Riceviamo e volentieri pubblichiamo
Paolo Gentiloni è il nuovo Ministro degli Esteri e, indipendentemente dagli equilibri interni al Partito Democratico che hanno determinato la sua nomina, guiderà la Farnesina, dove negli ultimi 18 mesi si sono susseguiti ben cinque ministri. Sul tavolo del nuovo Ministro degli Esteri molti dossier scottanti, a cominciare dai due Marò e non solo. Lo scenario internazionale, troppo spesso sottovalutato se messo in relazione ai suoi effetti sulla nostra vita quotidiana, non è mai stato così caotico e in profonda trasformazione.
Preoccupa la situazione nel Mediterraneo dove il collasso della Libia e l’instabilità dei Paesi del Nord Africa espone l’Italia a fronteggiare molteplici minacce ed emergenze umanitarie. Ben diversa la partita che si gioca in Europa e che ha fatto registrare una preoccupante escalation, non solo verbale, dei rapporti tra Paesi Europei e Russia. Su questo terreno il nostro Paese, economicamente danneggiato dalle sanzioni contro la Russia, dovrebbe tentare una forte azione diplomatica per ricomporre la pericolosa frattura con Mosca. I toni e le modalità da guerra fredda con i quali alcune diplomazie europee hanno gestito la crisi in Ucraina rischiano di compromettere il delicato equilibrio, non solo energetico, creatosi tra Paesi Europei e Russia.
Complesso, se non addirittura esplosivo, il dossier mediorientale dove alla irrisolta questione palestinese si è aggiunta la dirompente capacità militare dell’Isis, che indipendentemente dai suoi più o meno noti finanziatori, sta ormai ridisegnando confini e alleanze tradizionali. Dietro a questo Medio Oriente in fiamme, vi è poi la cruciale questione del dossier sul nucleare iraniano.
Il tempo ormai stringe e alla fine del mese Stati Uniti e Iran potrebbero conseguire, in modo onorevole, un accordo dalla portata storica. Da una parte il riconoscimento dello status geopolitico dell’Iran e l’impegno di quest’ultimo alla realizzazione di un programma nucleare per scopi pacifici, dall’altra la fine delle sanzioni economiche, che peraltro hanno non poco danneggiato le aziende italiane che operavano in Iran.
La strada, inutile ricordarlo, è piena di insidie ma l’Italia, anche se non direttamente coinvolta nel negoziato, è vista dallo stesso presidente iraniano Rouhani con interesse e rispetto.
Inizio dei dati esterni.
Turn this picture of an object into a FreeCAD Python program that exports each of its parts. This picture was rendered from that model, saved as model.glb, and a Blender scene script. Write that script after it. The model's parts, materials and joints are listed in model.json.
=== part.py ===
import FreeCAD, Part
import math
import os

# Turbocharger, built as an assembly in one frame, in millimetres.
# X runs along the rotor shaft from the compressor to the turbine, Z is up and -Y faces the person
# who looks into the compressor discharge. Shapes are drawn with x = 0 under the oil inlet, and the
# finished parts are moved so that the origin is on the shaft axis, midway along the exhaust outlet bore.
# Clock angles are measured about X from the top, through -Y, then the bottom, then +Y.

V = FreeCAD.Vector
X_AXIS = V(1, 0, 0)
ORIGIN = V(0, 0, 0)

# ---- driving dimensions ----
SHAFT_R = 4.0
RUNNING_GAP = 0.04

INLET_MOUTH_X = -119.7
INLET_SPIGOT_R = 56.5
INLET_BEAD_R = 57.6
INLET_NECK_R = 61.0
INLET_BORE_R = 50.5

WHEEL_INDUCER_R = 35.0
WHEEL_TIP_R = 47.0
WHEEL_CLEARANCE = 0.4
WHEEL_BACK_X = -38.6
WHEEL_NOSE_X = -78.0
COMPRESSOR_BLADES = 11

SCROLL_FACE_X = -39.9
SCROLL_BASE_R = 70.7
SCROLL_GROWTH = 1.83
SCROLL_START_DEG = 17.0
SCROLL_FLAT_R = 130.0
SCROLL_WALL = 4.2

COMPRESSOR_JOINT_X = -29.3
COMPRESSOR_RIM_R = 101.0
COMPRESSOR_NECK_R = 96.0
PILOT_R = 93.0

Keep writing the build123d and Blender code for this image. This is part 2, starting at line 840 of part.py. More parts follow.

È su questa partita che l’Italia potrebbe esercitare, nelle sue possibilità, un ruolo di dialogo e cercare di colmare le distanze tra i molti attori coinvolti in un negoziato che avvierebbe una storica distensione in tutto il Medio Oriente. Il margine per una forte azione diplomatica del nostro Paese su tutti questi dossier non è affatto da sottovalutare anche in relazione agli importanti impegni militari assunti dall’Italia.